Ruas gives you soul.  Sometimes more than you bargain for.  You can feel depth; you can feel DUENDE.  You can feel death & you can feel struggle & that might make you feel uncomfortable or that might make you cling onto it & not want to let go, but @ least you FEEL something.   I personally feel an awe rise up in my gut, but also a wince sometimes.  Because even with these beautiful nymphs, there’s something haunting them.  There’s something they want to tell us, but can’t. 

         
& even if Ruas paints something hollow, there’s a REASON that stare is vacant or those eyes are looking off in the distance, glazed over.  There’s a reason there’s a barrier between his character’s eyes & yours.  He doesn’t want to push you away; in fact he would rather you join him.  He would rather you embrace the little private journals & sketchbooks he puts on display & even sells.  All of those intimate, unique little drawings – just for you.  Something the two of you can share.

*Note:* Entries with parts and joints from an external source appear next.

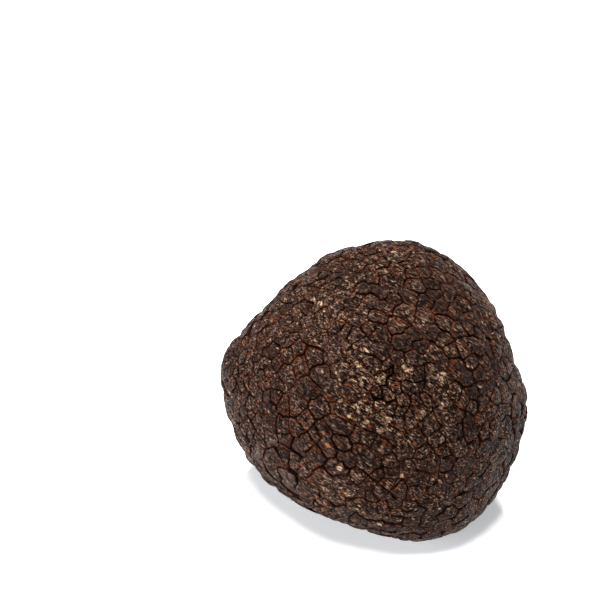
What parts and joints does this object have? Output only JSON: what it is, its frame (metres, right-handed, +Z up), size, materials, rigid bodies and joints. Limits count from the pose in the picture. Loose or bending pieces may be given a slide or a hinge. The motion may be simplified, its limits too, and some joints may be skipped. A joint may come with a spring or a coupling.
{
  "type": "black truffle",
  "caption": "Whole black truffle, a knobbly round tuber with a warty cracked dark rind, lying on a small flat spot as a food or set-dressing prop.",
  "frame": {"origin": "on the surface it rests on, under the middle of the truffle's box", "axes": "+Z up, away from the rest spot; -Y towards the front, the side with the shallow dimple; +X to the right as seen from the front"},
  "size_m": [0.0614, 0.0612, 0.0541],
  "materials": {
    "rind": "dull, dry and warty, dark umber with rust-brown cracks and small tan scuffs"
  },
  "bodies": {
    "root": {"truffle": "rind"}
  },
  "joints": []
}
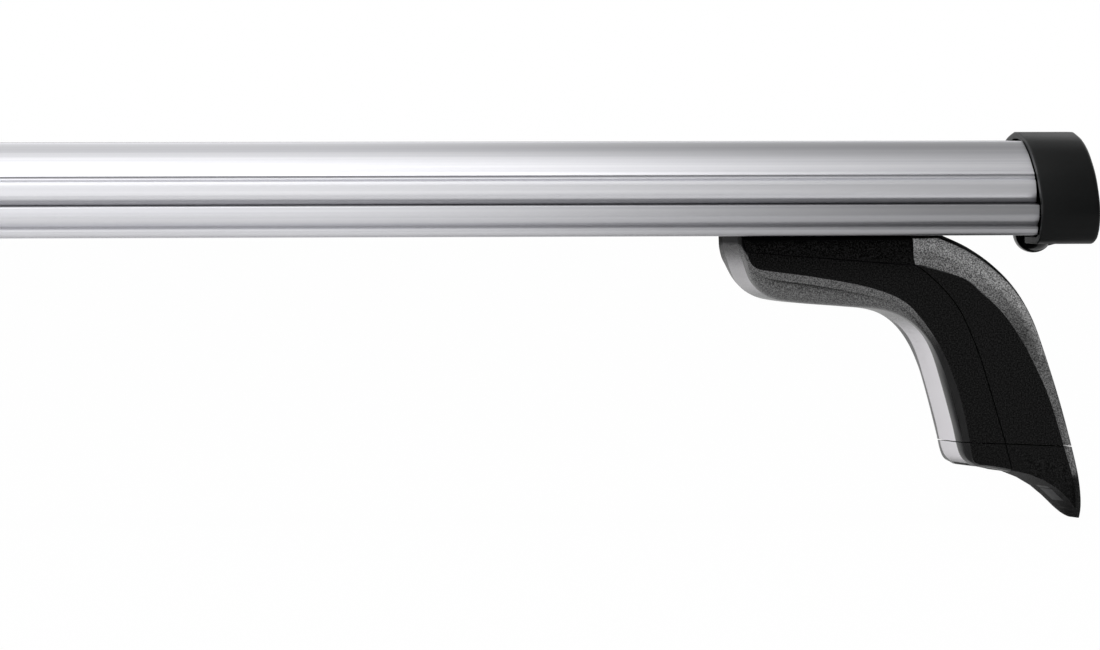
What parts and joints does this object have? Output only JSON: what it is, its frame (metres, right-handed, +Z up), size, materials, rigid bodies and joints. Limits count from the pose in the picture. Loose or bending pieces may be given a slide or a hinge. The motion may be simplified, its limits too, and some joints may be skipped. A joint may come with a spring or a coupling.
{
  "type": "roof rack crossbar",
  "caption": "Aluminium roof rack crossbar with a wing section, hinged black end caps and moulded feet that clamp to a vehicle roof.",
  "frame": {"origin": "on the ground under the middle of the bar, level with the tips of the feet", "axes": "+X along the bar, +Y in the vehicle's travel direction, +Z up"},
  "size_m": [1.1808, 0.0824, 0.1408],
  "materials": {
    "bar_aluminium": "satin anodised, drawn along the bar",
    "strip_rubber": "smooth extruded rubber",
    "cap_plastic": "fine satin texture",
    "dome_plastic": "glossy",
    "housing_plastic": "grained faces, smooth inner side",
    "cover_plastic": "coarse grain",
    "rubber": "ribbed",
    "coated_steel": "black coated sheet steel",
    "steel": "zinc plated",
    "chrome": "plated"
  },
  "bodies": {
    "rack": {"bar_profile": "bar_aluminium", "slot_strip": "strip_rubber", "cap_hinge_right": "dome_plastic", "cap_pin_right": "steel", "end_screws_right": "steel", "foot_housing_right": "housing_plastic", "foot_shoe_right": "housing_plastic", "roof_pad_right": "rubber", "foot_frame_right": "coated_steel", "bar_nuts_right": "steel", "bar_bolts_right": "steel", "screw_seat_right": "steel", "cap_hinge_left": "dome_plastic", "cap_pin_left": "steel", "end_screws_left": "steel", "foot_housing_left": "housing_plastic", "foot_shoe_left": "housing_plastic", "roof_pad_left": "rubber", "foot_frame_left": "coated_steel", "bar_nuts_left": "steel", "bar_bolts_left": "steel", "screw_seat_left": "steel"},
    "cap_right": {"end_cap_right": "cap_plastic"},
    "cover_right": {"foot_cover_right": "cover_plastic"},
    "lock_right": {"lock_barrel_right": "chrome", "lock_tongue_right": "steel"},
    "claw_right": {"clamp_claw_right": "coated_steel", "claw_cover_right": "cover_plastic", "claw_nut_right": "steel"},
    "screw_right": {"tension_screw_right": "steel"},
    "cap_left": {"end_cap_left": "cap_plastic"},
    "cover_left": {"foot_cover_left": "cover_plastic"},
    "lock_left": {"lock_barrel_left": "chrome", "lock_tongue_left": "steel"},
    "claw_left": {"clamp_claw_left": "coated_steel", "claw_cover_left": "cover_plastic", "claw_nut_left": "steel"},
    "screw_left": {"tension_screw_left": "steel"}
  },
  "joints": [
    {"name": "cap_hinge_right", "type": "hinge", "parent": "rack", "child": "cap_right", "pos_m": [0.5748, 0, 0.10075], "axis": [0, 1, 0], "range_deg": [0, 95]},
    {"name": "cover_slide_right", "type": "slide", "parent": "rack", "child": "cover_right", "axis": [0.9991, 0, -0.0425], "range_m": [0, 0.009]},
    {"name": "lock_turn_right", "type": "hinge", "parent": "cover_right", "child": "lock_right", "pos_m": [0.572, 0, 0.0541], "axis": [1, 0, 0], "range_deg": [0, 90]},
    {"name": "claw_slide_right", "type": "slide", "parent": "rack", "child": "claw_right", "axis": [0.2425, 0, -0.9701], "range_m": [0, 0.006]},
    {"name": "screw_turn_right", "type": "hinge", "parent": "rack", "child": "screw_right", "pos_m": [0.5565, 0, 0.0676], "axis": [-0.2425, 0, 0.9701], "range_deg": [0, 1728.1]},
    {"name": "cap_hinge_left", "type": "hinge", "parent": "rack", "child": "cap_left", "pos_m": [-0.5748, 0, 0.10075], "axis": [0, -1, 0], "range_deg": [0, 95]},
    {"name": "cover_slide_left", "type": "slide", "parent": "rack", "child": "cover_left", "axis": [-0.9991, 0, -0.0425], "range_m": [0, 0.009]},
    {"name": "lock_turn_left", "type": "hinge", "parent": "cover_left", "child": "lock_left", "pos_m": [-0.572, 0, 0.0541], "axis": [-1, 0, 0], "range_deg": [0, 90]},
    {"name": "claw_slide_left", "type": "slide", "parent": "rack", "child": "claw_left", "axis": [-0.2425, 0, -0.9701], "range_m": [0, 0.006]},
    {"name": "screw_turn_left", "type": "hinge", "parent": "rack", "child": "screw_left", "pos_m": [-0.5565, 0, 0.0676], "axis": [0.2425, 0, 0.9701], "range_deg": [0, 1728.1]}
  ],
  "couplings": [
    {"joint": "screw_turn_right", "follows": "claw_slide_right", "rad_per_m": 5026.5},
    {"joint": "screw_turn_left", "follows": "claw_slide_left", "rad_per_m": 5026.5}
  ]
}
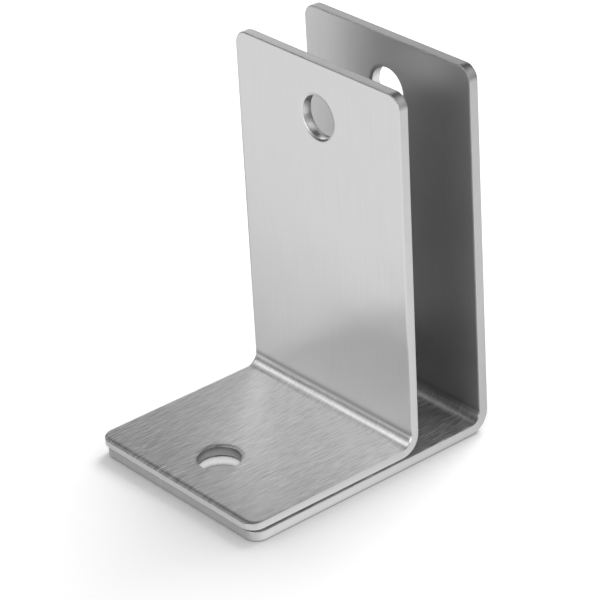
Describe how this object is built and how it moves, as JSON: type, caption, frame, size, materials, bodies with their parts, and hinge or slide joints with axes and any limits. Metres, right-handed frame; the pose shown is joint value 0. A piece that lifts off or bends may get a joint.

There’s this intimacy & secrecy even through this dark imagery.  & I’m not just spouting out my own intellectual nonsense just to sell him.  Sure the forms may not always be beautiful [some of them are downright ugly & are drawn in such a grotesquely awkward way], but you will always FEEL something, regardless of the “beauty” of the piece.  “Beauty” is so overrated anyway.
  


All selected artworks by Ruas are taken from his “III” show, shown @ the Thinkspace Gallery in LA, May-June 2010:  "What divides the sacred from the mundane? Is that an universal or a personal matter? Can a moment, a place or a person in your life ever be sacred? These questions were the starting point of obsessive and transforming thoughts and drawings which resulted in this series of works. Iconography obviously plays a big part in the aesthetic being explored but so does everyday life, everyday dreams and everyday fears."